We now cash in on one more benefit of the wg-CMYK color space, namely the separation of the black (K) channel from the color (CMY) channels.

CMYK, is the only color space that, for this image, allows us to have our proverbial cake and eat it too. Specifically, we create a curve that increases the detail in the lighter areas of the animal fur (the middle part of the curve) while moving the black endpoint toward the middle simultaneously increases the contrast around the very dark regions around the eyes.


The curve is steepest where it coincides with
detail in the animal fur. The
control points in the bottom left corner are anchor
points, designed to keep the lightest areas of black from changing.

Final Notes

How to determine the black generation setting? Usually light, medium or heavy is appropriate. If shadow control is desired, click on the Black tab and set black generation so that you have enough detail to control your shadows, and no more.

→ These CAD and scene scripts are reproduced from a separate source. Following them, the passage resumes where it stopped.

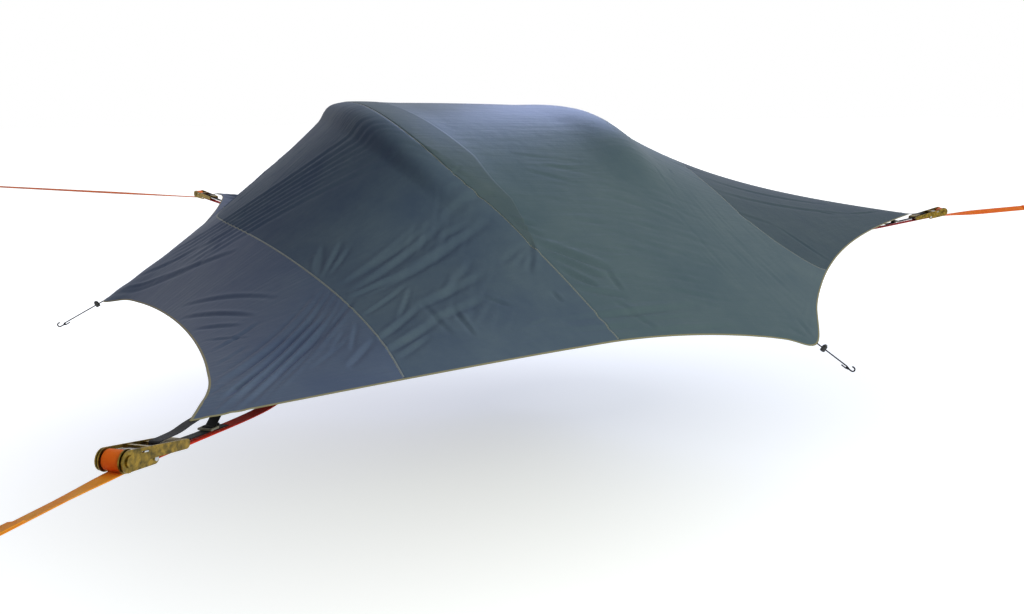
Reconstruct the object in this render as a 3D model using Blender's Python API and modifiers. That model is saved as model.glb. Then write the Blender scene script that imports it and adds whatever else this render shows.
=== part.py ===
# Tree tent for three people: a triangular cabin hung between three trees.
# The origin is where the lines of the three tree straps meet, +Z is up,
# +X points to the rear corner and -X to the front tie-out.
# Lengths are in metres and angles in degrees.

import math

import bmesh
import bpy
import numpy as np
from mathutils import Matrix, Vector
from mathutils.bvhtree import BVHTree

# Rainfly: three ratchet corners, three tie-out points and two poles under it
FLY_SIDE = 4.10
CORNER_REACH = FLY_SIDE / math.sqrt(3)
TIP_HEIGHT = 0.030
TIP_WIDTH = 0.060
TIE_REACH = 1.620
TIE_DROP = 0.165
FLY_WALL = 0.0012
CLOTH_LIFT = 0.0128
FRONT_APEX = 0.600
FRONT_HEIGHT = 0.622
REAR_APEX = 0.387
REAR_HEIGHT = 0.601
FRONT_HEM_BOW = 0.140
HEM_SQUARE_SHARE = 0.60
HEM_LIFT_SHARE = 0.25

# Cabin floor, its bow inwards between corners, and its hatch
FLOOR_INSET = 0.267
FLOOR_REACH = CORNER_REACH - FLOOR_INSET
FLOOR_DROP = 0.050
FLOOR_BOW = 0.040
FLOOR_TIP = 0.160
FLOOR_WALL = 0.0020
HATCH_ACROSS = 0.560
HATCH_GAP = 0.0006
ZIP_TAPE = 0.018
SLIDER_WIDTH = 0.010
SLIDER_LENGTH = 0.014
SLIDER_THICK = 0.0040
PULL_WIDTH = 0.005
PULL_LENGTH = 0.024
EDGE_WEB_WIDTH = 0.040
RING_WEB_WIDTH = 0.025
NET_WALL = 0.0010
NET_INSET = 0.055

# Poles and the cups that they stand in
POLE_DIAMETER = 0.0095
FRONT_FOLD_SHARE = 0.51
REAR_FOLD_SHARE = 0.62
POLE_STEPS = 28
FRONT_FOOT = 0.0
REAR_FOOT = 0.500
CUP_DIAMETER = 0.024
CUP_HEIGHT = 0.030
CUP_BASE = 0.004
CUP_INSET = 0.022

# Webbing
WEB_WIDTH = 0.035
WEB_THICK = 0.0022
STRAP_WIDTH = 0.025
STRAP_THICK = 0.0016
SEWN_LENGTH = 0.090
END_LOOP = 0.120
END_LOOP_GAP = 0.022

# Running gaps: between still pieces, beside moving ones, and between turns
SEAT_GAP = 0.0003
SIDE_GAP = 0.0003
TURN_GAP = 0.00055
CUT_MORE = 0.002
WELD = 0.00001
OUTLINE_FLAT = 0.00012

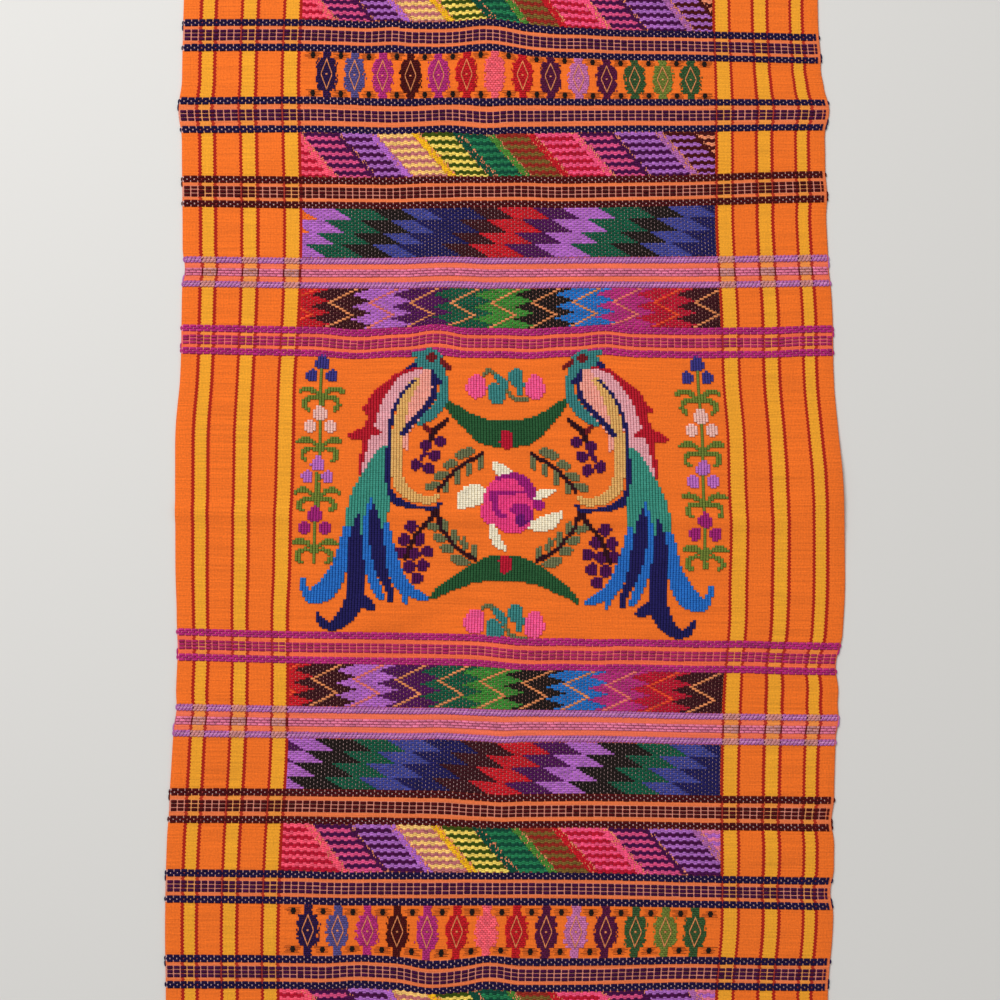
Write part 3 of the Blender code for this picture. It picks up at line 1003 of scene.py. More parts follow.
@dataclass
class GroundCloth:
    """The runner's plain-woven sheet with its stripes, creases, selvedges and hems."""

    cloth: LaidCloth
    tints: Sequence[WeftTint]
    step_across: float = 4.4
    step_along: float = 4.0
    unevenness: float = 0.12

    def columns(self) -> Numbers:
        """The grid's places across."""
        left, panel_left, panel_right, right = self.cloth.flat_across
        width = self.cloth.selvedge_width
        marks = [left, left + 0.8, left + width, panel_left + 0.9, panel_left + 1.5,
                 panel_right - 1.5, panel_right - 0.9, right - width, right - 0.8, right]
        return fill_between(marks, self.step_across)

    def rows(self) -> Numbers:
        """The grid's places along, with a pair at every change of weft, hem and crease."""
        hem = self.cloth.hem_place
        marks = {-hem, hem}
        marks |= {self.cloth.crease_along + self.cloth.crease_reach * share for share in (-1.0, -0.5, 0.0, 0.5, 1.0)}
        for place in (hem - 0.8, hem - self.cloth.hem_depth, hem - self.cloth.hem_depth + self.cloth.hem_slope):
            marks |= {-place, place}
        for tint in self.tints:
            marks |= {tint.low - 0.3, tint.low + 0.3, tint.high - 0.3, tint.high + 0.3}
        return fill_between(sorted(marks), self.step_along)

    def weft_colours(self, across: Numbers, along: Numbers) -> Numbers:
        """The weft's tint at points, as linear colour and strength.

        Args:
            across: Places across.
            along: Places along.

        Returns:
            Four values for each point.
        """
        colours = np.zeros(across.shape + (4,))
        in_panel = (across > self.cloth.flat_across[1] + 1.2) & (across < self.cloth.flat_across[2] - 1.2)
        for tint in self.tints:
            inside = (along > tint.low) & (along < tint.high)
            inside &= in_panel | (not tint.panel_only)
            inside &= across <= self.cloth.flat_across[-1] - tint.right_inset
            colours[inside] = (*linear(tint.colour), tint.strength)
        return colours

    def build(self) -> bpy.types.Object:
        """Build the closed sheet.

        Returns:
            The ground cloth, dressed, with the solid's own part hidden.
        """
        across, along = np.meshgrid(self.columns(), self.rows())
        x, y = self.cloth.place(across, along)
        random = np.random.default_rng(SEED)
        coarse = random.normal(0.0, 1.0, across.shape)
        coarse = (coarse + np.roll(coarse, 1, 0) + np.roll(coarse, 1, 1) + np.roll(coarse, (1, 1), (0, 1))) / 4.0
        under = self.cloth.lift(across, along)
        top = under + self.cloth.ground_rise(across, along) + self.unevenness * coarse
        upper = np.stack([x, y, top], axis=-1).reshape(-1, 3)
        lower = np.stack([x, y, under], axis=-1).reshape(-1, 3)
        points = np.concatenate([upper, lower]) * MM
        faces = closed_sheet_faces(*across.shape)
        piece = mesh_piece("ground_cloth", points, faces)
        flat = np.stack([across, along, np.zeros_like(across)], axis=-1).reshape(-1, 3)
        places = piece.data.attributes.new(name="flat_place", type="FLOAT_VECTOR", domain="POINT")
        places.data.foreach_set("vector", np.concatenate([flat, flat]).astype(np.float32).ravel())
        tints = self.weft_colours(across, along).reshape(-1, 4)
        paint(piece.data, "weft", np.concatenate([tints, tints]))
        planar_map(piece.data, top_share=0.62)
        piece.data.materials.append(GroundFinish().material())
        report_piece(piece)
        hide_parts(NODE)
        return piece


def fill_between(marks: Sequence[float], step: float) -> Numbers:
    """Rising places with even ones added where two lie more than a step apart.

    Args:
        marks: The places to keep, rising.
        step: The longest step.

    Returns:
        All places.
    """
    filled = [marks[0]]
    for mark in marks[1:]:
        gap = mark - filled[-1]
        if gap <= 0.05:
            continue
        count = max(1, math.ceil(gap / step))
        filled += [filled[-1] + gap / count * (index + 1) for index in range(count)]
    filled[-1] = marks[-1]
    return np.array(filled)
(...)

You may use the black channel tab to visually judge the amount of black
generation that you will need.

Remember that larger black generation means that you are giving up color "head room". For this particular image, with medium or light black separation, the range of color occupied by the animal fur would have been larger, and it would have been difficult or impossible to increase the color saturation without also affecting overall image brightness.

The most extreme case of this, wg-CMYK with no black generation has no shadow control at all It is mathematical equivalent to RGB space.

In addition to the reduction of control over color, shadow control would have been reduced with a lighter black generation. This is because the black areas in the image would not have been under the control of the K channel. Instead the shadows would be dominated by the CMY channels.

Increasing black separation to maximum would have made it more difficult to improve the shadows without cutting into the tonal range of colored areas.